Goal
What is needed is an exact copy of the lines from the one containing "Recreate this object as parametric build123d code. Then" to the one containing "ceiling_drop = 363.0", both lines included, and no other lines.

Data listing
---*---

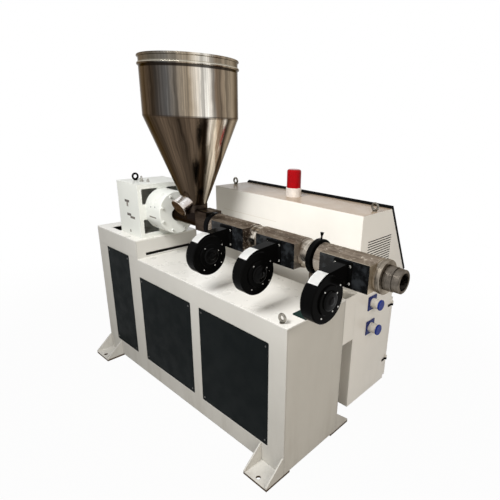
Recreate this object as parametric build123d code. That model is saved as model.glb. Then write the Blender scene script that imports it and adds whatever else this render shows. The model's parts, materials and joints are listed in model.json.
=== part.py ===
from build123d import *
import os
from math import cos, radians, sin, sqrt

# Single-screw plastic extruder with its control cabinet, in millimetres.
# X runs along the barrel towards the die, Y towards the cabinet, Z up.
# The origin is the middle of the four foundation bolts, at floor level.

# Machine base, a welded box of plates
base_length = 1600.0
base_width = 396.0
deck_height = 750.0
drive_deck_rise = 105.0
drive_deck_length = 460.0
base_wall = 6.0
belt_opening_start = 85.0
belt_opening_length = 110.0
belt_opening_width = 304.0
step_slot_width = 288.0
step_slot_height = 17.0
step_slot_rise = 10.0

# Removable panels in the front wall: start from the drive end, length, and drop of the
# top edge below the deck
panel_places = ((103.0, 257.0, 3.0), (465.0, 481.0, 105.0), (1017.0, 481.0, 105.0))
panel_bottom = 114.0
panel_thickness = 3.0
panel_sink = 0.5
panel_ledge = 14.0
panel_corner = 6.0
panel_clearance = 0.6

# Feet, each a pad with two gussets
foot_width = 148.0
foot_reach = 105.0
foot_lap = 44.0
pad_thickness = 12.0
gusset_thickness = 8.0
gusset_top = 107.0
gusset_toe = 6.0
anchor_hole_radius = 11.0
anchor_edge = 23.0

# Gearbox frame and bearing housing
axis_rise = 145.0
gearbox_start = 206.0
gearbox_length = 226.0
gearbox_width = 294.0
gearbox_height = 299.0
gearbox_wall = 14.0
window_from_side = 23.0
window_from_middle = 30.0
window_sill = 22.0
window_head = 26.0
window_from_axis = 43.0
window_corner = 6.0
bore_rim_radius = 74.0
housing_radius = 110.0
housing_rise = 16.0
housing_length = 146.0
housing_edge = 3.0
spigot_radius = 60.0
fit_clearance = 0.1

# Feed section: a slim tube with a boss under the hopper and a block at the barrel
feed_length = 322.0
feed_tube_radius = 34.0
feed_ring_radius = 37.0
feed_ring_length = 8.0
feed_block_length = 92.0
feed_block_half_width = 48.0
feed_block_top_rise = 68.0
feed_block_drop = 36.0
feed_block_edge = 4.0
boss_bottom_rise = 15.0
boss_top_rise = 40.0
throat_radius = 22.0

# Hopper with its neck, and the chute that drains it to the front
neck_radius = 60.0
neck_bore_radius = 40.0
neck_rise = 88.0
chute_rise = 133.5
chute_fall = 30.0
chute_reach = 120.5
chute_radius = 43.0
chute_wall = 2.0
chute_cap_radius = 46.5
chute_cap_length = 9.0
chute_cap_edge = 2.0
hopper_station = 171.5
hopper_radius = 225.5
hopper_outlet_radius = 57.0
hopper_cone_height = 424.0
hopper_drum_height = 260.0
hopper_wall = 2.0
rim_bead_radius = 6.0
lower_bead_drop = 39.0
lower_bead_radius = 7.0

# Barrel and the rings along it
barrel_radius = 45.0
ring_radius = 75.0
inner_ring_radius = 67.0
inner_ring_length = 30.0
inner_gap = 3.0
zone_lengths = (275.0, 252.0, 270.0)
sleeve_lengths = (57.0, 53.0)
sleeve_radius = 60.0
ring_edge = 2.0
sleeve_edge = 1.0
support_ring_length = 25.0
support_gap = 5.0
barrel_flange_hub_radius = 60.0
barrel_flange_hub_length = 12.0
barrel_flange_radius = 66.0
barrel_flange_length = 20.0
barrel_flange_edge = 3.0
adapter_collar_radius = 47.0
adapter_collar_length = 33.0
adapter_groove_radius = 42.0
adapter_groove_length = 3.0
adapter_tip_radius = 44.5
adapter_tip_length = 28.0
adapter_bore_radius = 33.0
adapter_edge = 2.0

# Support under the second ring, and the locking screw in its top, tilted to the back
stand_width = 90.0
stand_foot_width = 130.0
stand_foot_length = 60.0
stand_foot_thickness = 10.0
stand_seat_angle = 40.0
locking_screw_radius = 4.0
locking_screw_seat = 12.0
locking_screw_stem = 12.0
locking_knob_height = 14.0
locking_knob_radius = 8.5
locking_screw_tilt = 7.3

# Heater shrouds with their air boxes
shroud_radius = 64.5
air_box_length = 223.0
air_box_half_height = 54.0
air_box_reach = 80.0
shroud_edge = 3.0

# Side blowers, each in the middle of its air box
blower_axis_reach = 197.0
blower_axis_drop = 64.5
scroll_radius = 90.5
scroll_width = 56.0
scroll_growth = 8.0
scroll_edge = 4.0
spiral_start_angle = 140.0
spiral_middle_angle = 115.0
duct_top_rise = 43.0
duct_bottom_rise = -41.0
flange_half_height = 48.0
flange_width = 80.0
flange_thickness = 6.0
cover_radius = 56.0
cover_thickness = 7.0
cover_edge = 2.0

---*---

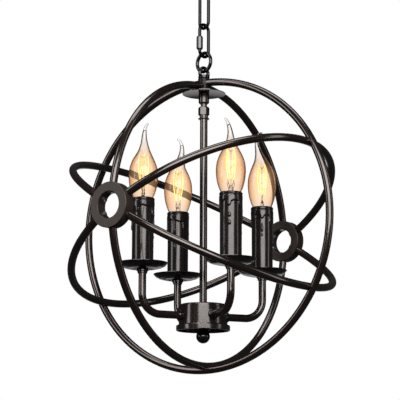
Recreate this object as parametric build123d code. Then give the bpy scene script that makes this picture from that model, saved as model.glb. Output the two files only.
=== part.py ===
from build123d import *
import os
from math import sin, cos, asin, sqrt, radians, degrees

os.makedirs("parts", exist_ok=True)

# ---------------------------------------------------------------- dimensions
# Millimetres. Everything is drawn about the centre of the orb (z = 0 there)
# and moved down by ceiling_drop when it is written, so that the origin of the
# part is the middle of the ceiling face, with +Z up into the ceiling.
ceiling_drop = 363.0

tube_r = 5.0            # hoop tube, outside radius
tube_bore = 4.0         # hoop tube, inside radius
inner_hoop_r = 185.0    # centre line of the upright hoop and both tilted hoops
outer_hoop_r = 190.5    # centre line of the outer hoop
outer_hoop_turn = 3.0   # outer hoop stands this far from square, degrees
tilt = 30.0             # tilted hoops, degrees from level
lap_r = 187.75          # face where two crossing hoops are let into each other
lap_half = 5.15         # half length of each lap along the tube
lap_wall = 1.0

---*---

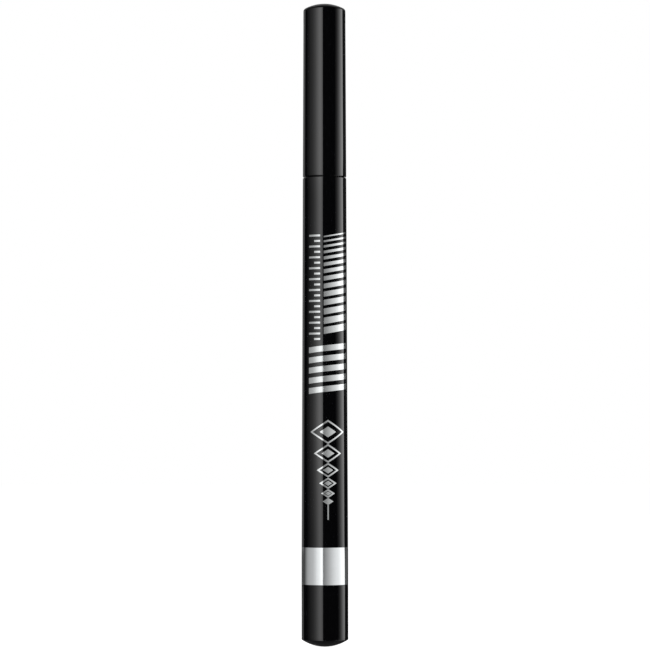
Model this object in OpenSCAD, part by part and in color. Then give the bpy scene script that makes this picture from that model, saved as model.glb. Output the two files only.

---*---

Full answer
Recreate this object as parametric build123d code. Then give the bpy scene script that makes this picture from that model, saved as model.glb. Output the two files only.
=== part.py ===
from build123d import *
import os
from math import sin, cos, asin, sqrt, radians, degrees

os.makedirs("parts", exist_ok=True)

# ---------------------------------------------------------------- dimensions
# Millimetres. Everything is drawn about the centre of the orb (z = 0 there)
# and moved down by ceiling_drop when it is written, so that the origin of the
# part is the middle of the ceiling face, with +Z up into the ceiling.
ceiling_drop = 363.0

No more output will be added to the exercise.